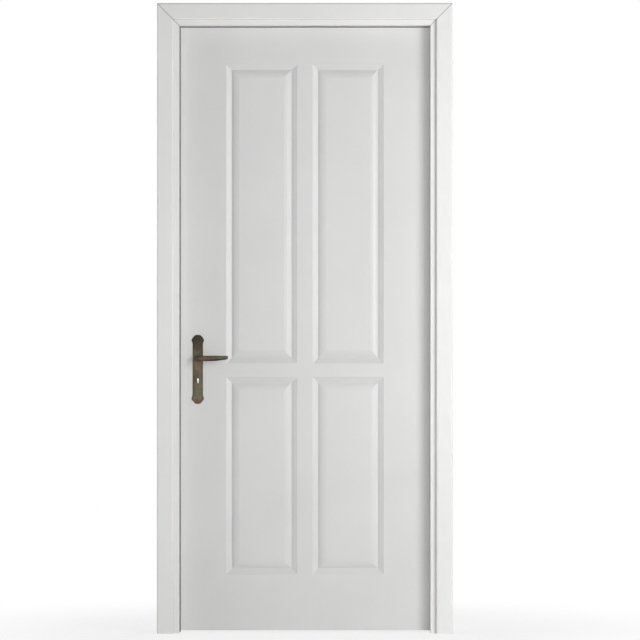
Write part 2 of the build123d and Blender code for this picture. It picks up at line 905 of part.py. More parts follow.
with BuildPart() as front_backplate:
    with BuildSketch(handle_plane):
        add(plate_outline(0.0, plate_top, plate_foot))
    extrude(amount=plate_base)
    chamfer(front_backplate.faces().sort_by(Axis.Y)[0].edges(), plate_base_chamfer)
    with BuildSketch(handle_plane.offset(plate_base)):
        add(plate_outline(plate_border, plate_top - plate_border, plate_foot + plate_border))
    extrude(amount=plate_thick - plate_base)
    chamfer(front_backplate.faces().sort_by(Axis.Y)[0].edges(), plate_raised_chamfer)
    with BuildSketch(handle_plane):
        Circle(neck_radius + running_fit)
        with Locations((0, -key_drop)):
            Circle(keyhole_round)
            Rectangle(keyhole_slot, keyhole_foot, align=(Align.CENTER, Align.MAX))
    extrude(amount=plate_thick, mode=Mode.SUBTRACT)
    with Locations(*plate_screw_planes):
        CounterSinkHole(
            radius=plate_screw_hole,
            counter_sink_radius=screw_sink_radius,
            depth=plate_thick,
        )
save_piece(front_backplate.part, "front_backplate")
back_backplate = mirror(front_backplate.part, about=middle_plane)
save_piece(back_backplate, "back_backplate")

# Plate screws: raised heads on thinner shanks, two to a plate
crown_radius = (screw_head**2 + plate_screw_crown**2) / (2 * plate_screw_crown)
with BuildPart() as plate_screw:
    with BuildSketch(Plane.XZ):
        with BuildLine():
            Polyline(
                (0, plate_screw_crown),
                (0, -plate_screw_length),
                (plate_screw_radius, screw_point - plate_screw_length),
                (plate_screw_radius, -screw_head_depth),
                (screw_head, 0),
            )
            RadiusArc((screw_head, 0), (0, plate_screw_crown), -crown_radius)
        make_face()
    revolve(axis=Axis.Z)
with BuildPart() as front_screws:
    with Locations(*plate_screw_planes):
        add(plate_screw.part)
with BuildPart() as backplate_screws:
    add(front_screws.part)
    mirror(front_screws.part, about=middle_plane)
save_piece(backplate_screws.part, "backplate_screws")

# Lever: a turned neck with a collar, and an arm that bends out of it, with a level top and a foot
# that rises to the tip. Each section of the arm is given by its place along X, its depth from the
# leaf, its rise and its half sizes.
collar_radius = 11.0
collar_round = 0.8
collar_gap = 0.3
collar_thick = 2.6
collar_start = plate_thick + collar_gap
collar_end = collar_start + collar_thick
neck_top = 27.0
bend_radius = 21.3
arm_depth = neck_top + bend_radius
neck_bend = [(0.0, 8.0, 8.0), (30.0, 8.2, 7.7), (60.0, 8.6, 7.1)]
arm_sections = [
    (bend_radius, arm_depth, 0.0, 9.0, 6.5),
    (48.0, arm_depth, 0.2, 8.9, 6.2),
    (74.0, arm_depth - 0.5, 1.1, 7.8, 5.6),
    (92.0, arm_depth - 1.4, 2.2, 6.4, 4.9),
    (lever_length - 2.5, arm_depth - 2.2, 3.1, 5.0, 3.8),
    (lever_length, arm_depth - 2.5, 3.5, 2.6, 1.9),
]
square_depth = 20.0
square_play = 0.5
spindle_chamfer = 0.6
grub_radius = 2.5
grub_depth = 14.0
square_half = square_hole / 2

with BuildPart() as front_lever:
    with BuildSketch(Plane.XY.offset(spindle_height)):
        with Locations((spindle_at, leaf_front)):
            Rectangle(neck_radius, neck_top, align=(Align.MIN, Align.MAX))
        with Locations((spindle_at, leaf_front - collar_end)):
            Rectangle(collar_radius, collar_thick, align=(Align.MIN, Align.MIN))
    revolve(axis=Axis((spindle_at, leaf_front, spindle_height), (0, 1, 0)))
    collar_edges = front_lever.edges().filter_by(GeomType.CIRCLE).sort_by(SortBy.RADIUS)[-2:]
    fillet(collar_edges, collar_round)
    for angle, half_height, half_thick in neck_bend:
        turn = Vector(0, -1, 0).rotate(Axis.Z, angle)
        middle = Vector(spindle_at + bend_radius, leaf_front - neck_top, spindle_height)
        spot = middle - bend_radius * Vector(1, 0, 0).rotate(Axis.Z, angle)
        with BuildSketch(Plane(origin=spot, x_dir=(0, 0, 1), z_dir=turn)):
            Ellipse(half_height, half_thick)
    for along, depth, rise, half_height, half_thick in arm_sections:
        spot = (spindle_at + along, leaf_front - depth, spindle_height + rise)
        with BuildSketch(Plane(origin=spot, x_dir=(0, 0, 1), z_dir=(1, 0, 0))):
            Ellipse(half_height, half_thick)
    loft()
    with Locations((spindle_at, leaf_front, spindle_height)):
        Box(
            square_hole,
            square_depth,
            square_hole,
            align=(Align.CENTER, Align.MAX, Align.CENTER),
            mode=Mode.SUBTRACT,
        )
    with Locations((spindle_at, leaf_front - grub_depth, spindle_height)):
        Cylinder(
            grub_radius + running_fit,
            neck_radius,
            align=(Align.CENTER, Align.CENTER, Align.MAX),
            mode=Mode.SUBTRACT,
        )
save_piece(front_lever.part, "front_lever")
save_piece(mirror(front_lever.part, about=middle_plane), "back_lever")

# Spindle: one square bar through the follower into both levers
with BuildPart() as spindle:
    with Locations((spindle_at, leaf_middle, spindle_height)):
        Box(spindle_square, leaf_thick + 2 * (square_depth - square_play), spindle_square)
    chamfer(spindle.faces().filter_by(Axis.Y).edges(), spindle_chamfer)
save_piece(spindle.part, "spindle")

# Grub screws: one up through each neck on to the spindle, each with a hexagon socket
grub_inset = 0.2
grub_play = 0.1
socket_radius = 1.4
socket_depth = 2.0
grub_level = spindle_height - neck_radius + grub_inset
grub_length = neck_radius - square_half - grub_inset - grub_play
grub_spots = [(spindle_at, leaf_front - grub_depth), (spindle_at, leaf_back + grub_depth)]
with BuildPart() as grub_screws:
    with BuildSketch(Plane.XY.offset(grub_level)):
        with Locations(*grub_spots):
            Circle(grub_radius)
    extrude(amount=grub_length)
    with BuildSketch(Plane.XY.offset(grub_level)):
        with Locations(*grub_spots):
            RegularPolygon(socket_radius, 6)
    extrude(amount=socket_depth, mode=Mode.SUBTRACT)
save_piece(grub_screws.part, "grub_screws")
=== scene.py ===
import bmesh
import bpy
import math
from mathutils import Matrix, Vector


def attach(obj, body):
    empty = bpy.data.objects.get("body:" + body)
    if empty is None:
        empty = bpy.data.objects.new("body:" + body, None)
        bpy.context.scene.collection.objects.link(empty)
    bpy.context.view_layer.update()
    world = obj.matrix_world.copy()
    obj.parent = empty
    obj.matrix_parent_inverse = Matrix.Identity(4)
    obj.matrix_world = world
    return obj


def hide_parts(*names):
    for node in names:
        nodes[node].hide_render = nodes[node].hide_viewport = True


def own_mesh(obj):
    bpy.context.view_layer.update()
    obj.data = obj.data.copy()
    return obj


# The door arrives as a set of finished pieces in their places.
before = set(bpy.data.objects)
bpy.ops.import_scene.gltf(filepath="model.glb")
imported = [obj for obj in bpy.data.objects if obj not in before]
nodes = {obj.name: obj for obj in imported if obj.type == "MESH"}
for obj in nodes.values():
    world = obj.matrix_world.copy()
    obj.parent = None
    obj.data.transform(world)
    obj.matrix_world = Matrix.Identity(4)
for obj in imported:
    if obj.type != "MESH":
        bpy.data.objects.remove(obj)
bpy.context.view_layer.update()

# The photograph looks straight at the door from far off through a long lens.
# Its middle is 51 mm right of the door's middle and 1.05 m above the floor.
sensor_width_mm = 36.0
lens_mm = 201.7
view_middle_x = 0.051
view_height = 1.050
camera_distance = 12.0795
sight_end = 60.0
camera_data = bpy.data.cameras.new("long_lens")
camera_data.sensor_width = sensor_width_mm
camera_data.lens = lens_mm
camera_data.clip_end = sight_end
camera = bpy.data.objects.new("camera", camera_data)
camera.location = (view_middle_x, -camera_distance, view_height)
camera.rotation_euler = (math.radians(90), 0, 0)
bpy.context.scene.collection.objects.link(camera)
bpy.context.scene.camera = camera


# Jambs: fibreboard boards mitred at the top corners, primed and sprayed satin white.
# Their outer faces go against the wall, where the brown board is left bare.
# Each mitre has a shallow groove where the lengths meet, with a fine dark line of painted shade
# along it.
mitre_rise = 1.616
mitre_line_reach = 0.0019
mitre_groove_reach = 0.0036
mitre_groove_depth = 6.0
mitre_painted_shade = (0.20, 0.195, 0.18)
mitre_shade_share = 0.85
jamb_outer_side = 0.4548
head_outer_top = 2.0708
board_extra_roughness = 0.4
white_dark = (0.800, 0.800, 0.785)
white_light = (0.845, 0.845, 0.835)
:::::
Your instructions
All lines above with "model" in them should be returned.

Task result
bpy.ops.import_scene.gltf(filepath="model.glb")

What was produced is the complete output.